▶ DATASET CONTENT

__________

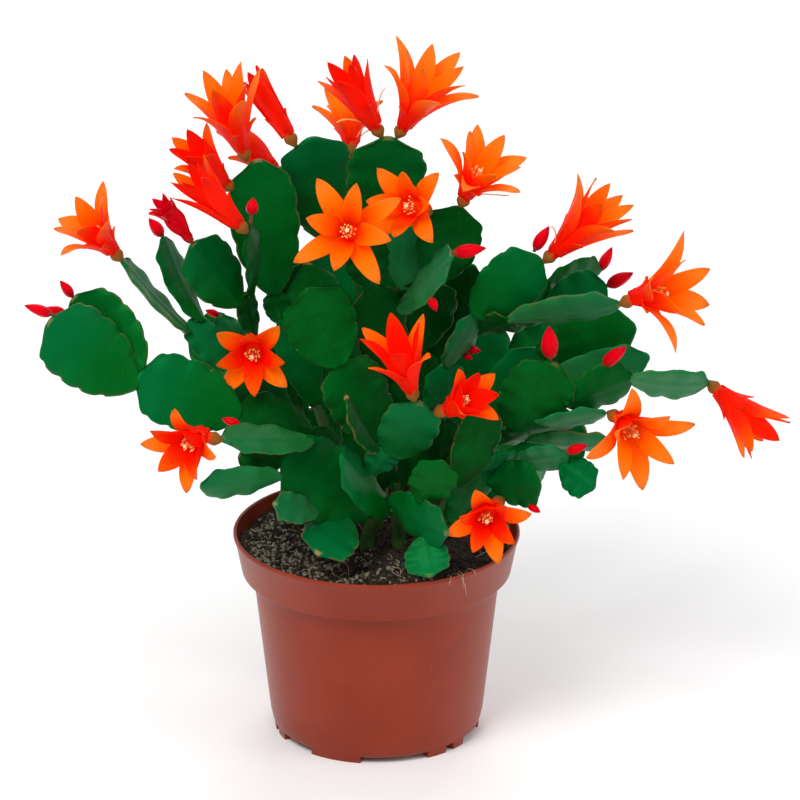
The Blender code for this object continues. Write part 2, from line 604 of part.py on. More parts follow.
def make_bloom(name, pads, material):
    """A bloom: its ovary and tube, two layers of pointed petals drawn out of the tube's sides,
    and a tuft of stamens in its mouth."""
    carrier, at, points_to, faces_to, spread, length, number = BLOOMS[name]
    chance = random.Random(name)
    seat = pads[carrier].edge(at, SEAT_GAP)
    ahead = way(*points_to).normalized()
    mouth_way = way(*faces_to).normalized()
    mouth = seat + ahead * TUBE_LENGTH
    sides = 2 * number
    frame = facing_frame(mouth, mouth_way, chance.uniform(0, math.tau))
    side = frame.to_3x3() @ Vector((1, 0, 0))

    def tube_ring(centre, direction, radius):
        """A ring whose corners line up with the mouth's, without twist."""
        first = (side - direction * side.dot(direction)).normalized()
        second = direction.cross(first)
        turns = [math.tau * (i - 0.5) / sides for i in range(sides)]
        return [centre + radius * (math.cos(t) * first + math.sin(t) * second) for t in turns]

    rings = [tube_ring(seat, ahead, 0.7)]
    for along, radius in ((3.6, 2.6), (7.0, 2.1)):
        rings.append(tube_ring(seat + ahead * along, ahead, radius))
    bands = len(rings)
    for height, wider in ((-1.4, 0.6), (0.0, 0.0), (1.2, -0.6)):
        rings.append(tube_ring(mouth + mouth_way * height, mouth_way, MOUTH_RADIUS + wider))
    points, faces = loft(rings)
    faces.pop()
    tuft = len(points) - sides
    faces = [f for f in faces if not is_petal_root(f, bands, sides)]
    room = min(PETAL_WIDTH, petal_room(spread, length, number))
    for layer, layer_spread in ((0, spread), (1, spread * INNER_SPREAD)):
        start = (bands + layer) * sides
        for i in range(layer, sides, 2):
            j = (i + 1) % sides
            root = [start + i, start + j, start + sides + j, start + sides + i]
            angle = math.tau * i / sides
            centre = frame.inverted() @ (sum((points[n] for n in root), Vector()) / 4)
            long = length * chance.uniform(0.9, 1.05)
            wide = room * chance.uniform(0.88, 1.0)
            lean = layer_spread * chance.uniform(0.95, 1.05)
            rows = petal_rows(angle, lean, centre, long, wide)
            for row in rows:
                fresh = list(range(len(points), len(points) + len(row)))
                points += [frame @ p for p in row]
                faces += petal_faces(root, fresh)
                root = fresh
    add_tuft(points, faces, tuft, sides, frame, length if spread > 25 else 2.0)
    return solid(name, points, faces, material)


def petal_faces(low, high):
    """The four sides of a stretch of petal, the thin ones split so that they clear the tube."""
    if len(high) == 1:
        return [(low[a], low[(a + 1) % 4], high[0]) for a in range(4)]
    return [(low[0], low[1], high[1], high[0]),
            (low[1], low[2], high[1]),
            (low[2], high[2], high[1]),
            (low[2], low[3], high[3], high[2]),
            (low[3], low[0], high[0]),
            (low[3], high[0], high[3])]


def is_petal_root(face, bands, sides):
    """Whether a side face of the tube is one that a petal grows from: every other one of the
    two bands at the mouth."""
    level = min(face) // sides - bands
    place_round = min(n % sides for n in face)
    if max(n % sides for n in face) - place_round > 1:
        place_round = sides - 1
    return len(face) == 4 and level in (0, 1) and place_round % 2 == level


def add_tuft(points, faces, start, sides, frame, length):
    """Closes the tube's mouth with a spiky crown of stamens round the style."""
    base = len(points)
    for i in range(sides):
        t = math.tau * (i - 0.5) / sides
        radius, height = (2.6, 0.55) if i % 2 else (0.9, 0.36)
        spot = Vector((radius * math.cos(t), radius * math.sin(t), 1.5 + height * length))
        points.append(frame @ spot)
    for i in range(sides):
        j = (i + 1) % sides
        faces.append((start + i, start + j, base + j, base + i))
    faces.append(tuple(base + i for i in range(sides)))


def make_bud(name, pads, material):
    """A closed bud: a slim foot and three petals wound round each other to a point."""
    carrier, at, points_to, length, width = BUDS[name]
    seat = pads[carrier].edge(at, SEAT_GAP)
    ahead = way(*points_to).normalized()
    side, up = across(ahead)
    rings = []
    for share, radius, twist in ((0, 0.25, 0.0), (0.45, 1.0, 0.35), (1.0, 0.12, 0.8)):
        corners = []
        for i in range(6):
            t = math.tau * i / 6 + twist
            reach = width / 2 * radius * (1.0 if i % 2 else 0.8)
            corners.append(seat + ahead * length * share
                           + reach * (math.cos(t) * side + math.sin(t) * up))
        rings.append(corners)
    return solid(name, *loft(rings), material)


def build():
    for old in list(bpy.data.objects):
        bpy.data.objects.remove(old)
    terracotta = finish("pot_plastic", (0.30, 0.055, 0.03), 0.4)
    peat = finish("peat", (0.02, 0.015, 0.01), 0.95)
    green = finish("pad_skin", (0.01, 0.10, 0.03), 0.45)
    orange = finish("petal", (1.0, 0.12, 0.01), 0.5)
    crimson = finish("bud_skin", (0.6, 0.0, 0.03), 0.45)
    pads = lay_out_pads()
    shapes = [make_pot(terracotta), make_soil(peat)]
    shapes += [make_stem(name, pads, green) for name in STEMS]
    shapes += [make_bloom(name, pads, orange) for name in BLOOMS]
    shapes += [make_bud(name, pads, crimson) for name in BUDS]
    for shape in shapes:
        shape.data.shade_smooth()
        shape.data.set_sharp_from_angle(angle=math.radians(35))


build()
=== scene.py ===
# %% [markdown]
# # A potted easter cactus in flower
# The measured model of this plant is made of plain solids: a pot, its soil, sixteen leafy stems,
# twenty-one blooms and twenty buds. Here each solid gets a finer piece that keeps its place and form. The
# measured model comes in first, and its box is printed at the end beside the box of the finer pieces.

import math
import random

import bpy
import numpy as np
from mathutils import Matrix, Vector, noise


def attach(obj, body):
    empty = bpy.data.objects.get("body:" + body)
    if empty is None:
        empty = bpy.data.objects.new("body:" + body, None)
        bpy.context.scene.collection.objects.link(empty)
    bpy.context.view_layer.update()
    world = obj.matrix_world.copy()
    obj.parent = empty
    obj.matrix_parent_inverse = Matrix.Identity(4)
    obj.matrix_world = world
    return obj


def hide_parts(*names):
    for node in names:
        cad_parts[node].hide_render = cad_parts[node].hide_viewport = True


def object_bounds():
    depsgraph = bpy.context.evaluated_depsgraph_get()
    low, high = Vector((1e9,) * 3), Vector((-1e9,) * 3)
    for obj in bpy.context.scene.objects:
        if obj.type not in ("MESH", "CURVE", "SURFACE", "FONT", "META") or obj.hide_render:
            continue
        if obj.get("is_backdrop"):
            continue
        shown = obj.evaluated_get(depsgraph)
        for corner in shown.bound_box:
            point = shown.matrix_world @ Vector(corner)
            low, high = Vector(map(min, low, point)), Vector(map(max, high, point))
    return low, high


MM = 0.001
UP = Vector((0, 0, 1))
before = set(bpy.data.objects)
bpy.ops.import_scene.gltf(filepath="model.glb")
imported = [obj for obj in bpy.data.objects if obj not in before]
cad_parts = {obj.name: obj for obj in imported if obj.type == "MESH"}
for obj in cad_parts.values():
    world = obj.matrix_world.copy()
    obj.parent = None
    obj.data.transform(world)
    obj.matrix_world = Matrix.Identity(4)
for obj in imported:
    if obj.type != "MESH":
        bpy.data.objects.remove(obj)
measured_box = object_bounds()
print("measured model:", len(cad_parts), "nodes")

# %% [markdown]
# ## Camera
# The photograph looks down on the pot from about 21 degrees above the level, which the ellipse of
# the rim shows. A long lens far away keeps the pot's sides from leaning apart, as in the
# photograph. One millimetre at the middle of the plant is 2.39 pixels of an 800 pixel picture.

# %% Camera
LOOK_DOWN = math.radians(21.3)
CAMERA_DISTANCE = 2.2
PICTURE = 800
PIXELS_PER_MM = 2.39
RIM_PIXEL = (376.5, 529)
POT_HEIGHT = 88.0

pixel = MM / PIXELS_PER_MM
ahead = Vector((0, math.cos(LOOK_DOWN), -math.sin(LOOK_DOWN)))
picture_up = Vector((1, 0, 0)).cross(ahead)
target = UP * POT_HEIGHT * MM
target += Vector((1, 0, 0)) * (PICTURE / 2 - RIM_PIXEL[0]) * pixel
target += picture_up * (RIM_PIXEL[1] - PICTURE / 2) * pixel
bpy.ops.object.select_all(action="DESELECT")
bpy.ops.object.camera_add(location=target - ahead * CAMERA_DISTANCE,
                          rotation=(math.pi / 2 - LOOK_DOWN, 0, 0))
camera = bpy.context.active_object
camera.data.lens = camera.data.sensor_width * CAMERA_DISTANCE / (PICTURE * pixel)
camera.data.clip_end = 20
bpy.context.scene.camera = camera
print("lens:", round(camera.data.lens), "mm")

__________

▶ WHAT IS EXPECTED
Both the line with "shapes += [make_stem(name, pads, green)" and the line with "obj.matrix_parent_inverse = Matrix.Identity(4)" belong in the answer; write them out exactly, with every line between.

▶ RESPONSE FOR THIS EXERCISE
    shapes += [make_stem(name, pads, green) for name in STEMS]
    shapes += [make_bloom(name, pads, orange) for name in BLOOMS]
    shapes += [make_bud(name, pads, crimson) for name in BUDS]
    for shape in shapes:
        shape.data.shade_smooth()
        shape.data.set_sharp_from_angle(angle=math.radians(35))


build()
=== scene.py ===
# %% [markdown]
# # A potted easter cactus in flower
# The measured model of this plant is made of plain solids: a pot, its soil, sixteen leafy stems,
# twenty-one blooms and twenty buds. Here each solid gets a finer piece that keeps its place and form. The
# measured model comes in first, and its box is printed at the end beside the box of the finer pieces.

import math
import random

import bpy
import numpy as np
from mathutils import Matrix, Vector, noise


def attach(obj, body):
    empty = bpy.data.objects.get("body:" + body)
    if empty is None:
        empty = bpy.data.objects.new("body:" + body, None)
        bpy.context.scene.collection.objects.link(empty)
    bpy.context.view_layer.update()
    world = obj.matrix_world.copy()
    obj.parent = empty
    obj.matrix_parent_inverse = Matrix.Identity(4)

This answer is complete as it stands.